Exercise task
Every line below should be repeated exactly.
Start Data block
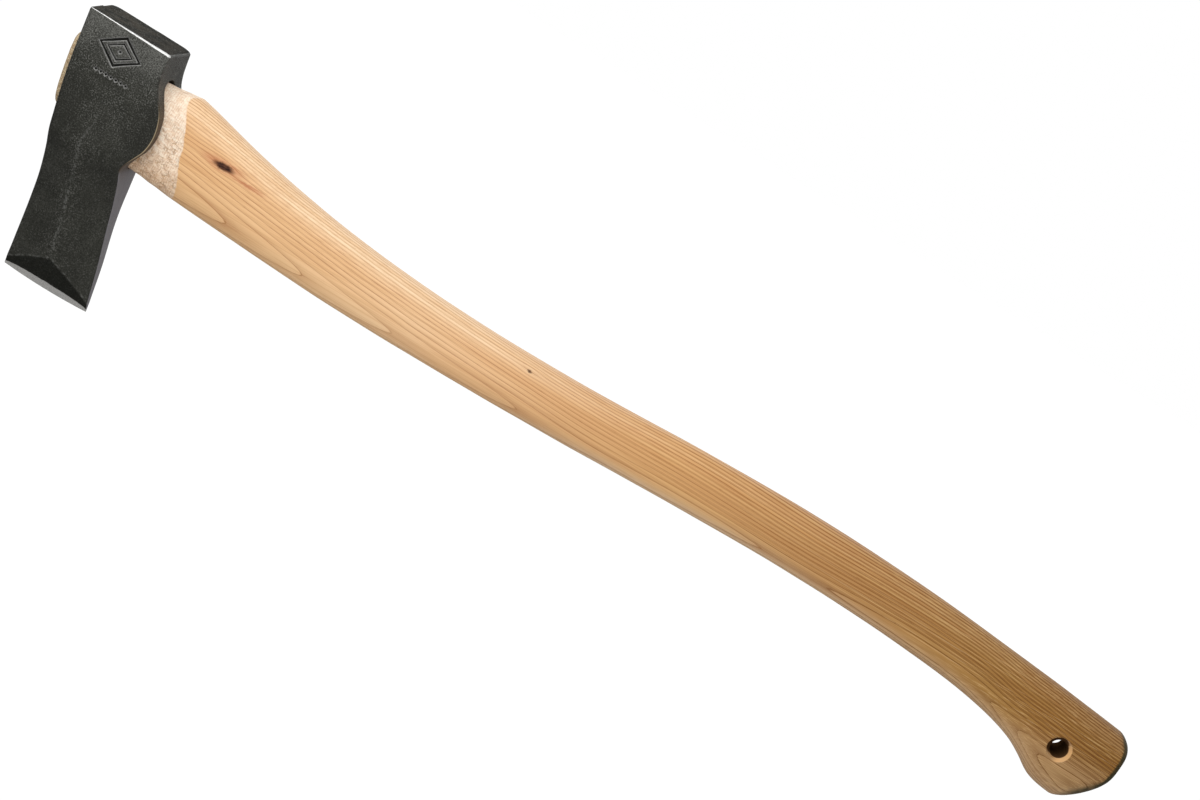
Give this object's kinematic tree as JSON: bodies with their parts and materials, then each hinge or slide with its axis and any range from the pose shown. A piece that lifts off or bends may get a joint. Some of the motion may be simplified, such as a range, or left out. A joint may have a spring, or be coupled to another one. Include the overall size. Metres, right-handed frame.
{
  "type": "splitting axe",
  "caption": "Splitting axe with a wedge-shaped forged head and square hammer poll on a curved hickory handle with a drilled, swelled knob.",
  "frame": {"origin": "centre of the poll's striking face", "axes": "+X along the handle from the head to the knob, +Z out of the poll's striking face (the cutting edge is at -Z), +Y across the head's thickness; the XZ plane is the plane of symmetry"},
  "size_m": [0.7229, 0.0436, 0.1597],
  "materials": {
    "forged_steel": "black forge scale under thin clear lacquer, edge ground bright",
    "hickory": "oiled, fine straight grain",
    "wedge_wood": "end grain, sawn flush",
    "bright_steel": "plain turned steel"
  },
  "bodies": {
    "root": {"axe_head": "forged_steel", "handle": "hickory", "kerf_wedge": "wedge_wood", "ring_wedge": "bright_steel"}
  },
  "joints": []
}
End Data block
The completed task
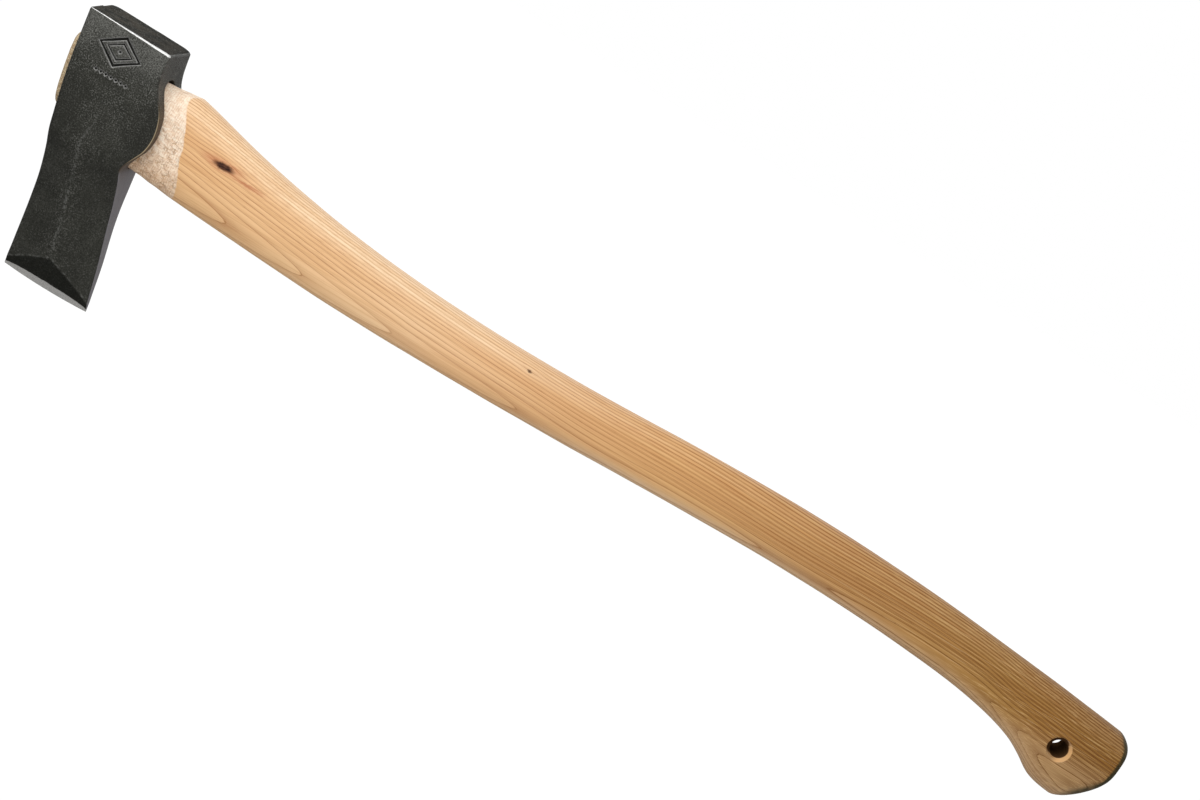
Give this object's kinematic tree as JSON: bodies with their parts and materials, then each hinge or slide with its axis and any range from the pose shown. A piece that lifts off or bends may get a joint. Some of the motion may be simplified, such as a range, or left out. A joint may have a spring, or be coupled to another one. Include the overall size. Metres, right-handed frame.
{
  "type": "splitting axe",
  "caption": "Splitting axe with a wedge-shaped forged head and square hammer poll on a curved hickory handle with a drilled, swelled knob.",
  "frame": {"origin": "centre of the poll's striking face", "axes": "+X along the handle from the head to the knob, +Z out of the poll's striking face (the cutting edge is at -Z), +Y across the head's thickness; the XZ plane is the plane of symmetry"},
  "size_m": [0.7229, 0.0436, 0.1597],
  "materials": {
    "forged_steel": "black forge scale under thin clear lacquer, edge ground bright",
    "hickory": "oiled, fine straight grain",
    "wedge_wood": "end grain, sawn flush",
    "bright_steel": "plain turned steel"
  },
  "bodies": {
    "root": {"axe_head": "forged_steel", "handle": "hickory", "kerf_wedge": "wedge_wood", "ring_wedge": "bright_steel"}
  },
  "joints": []
}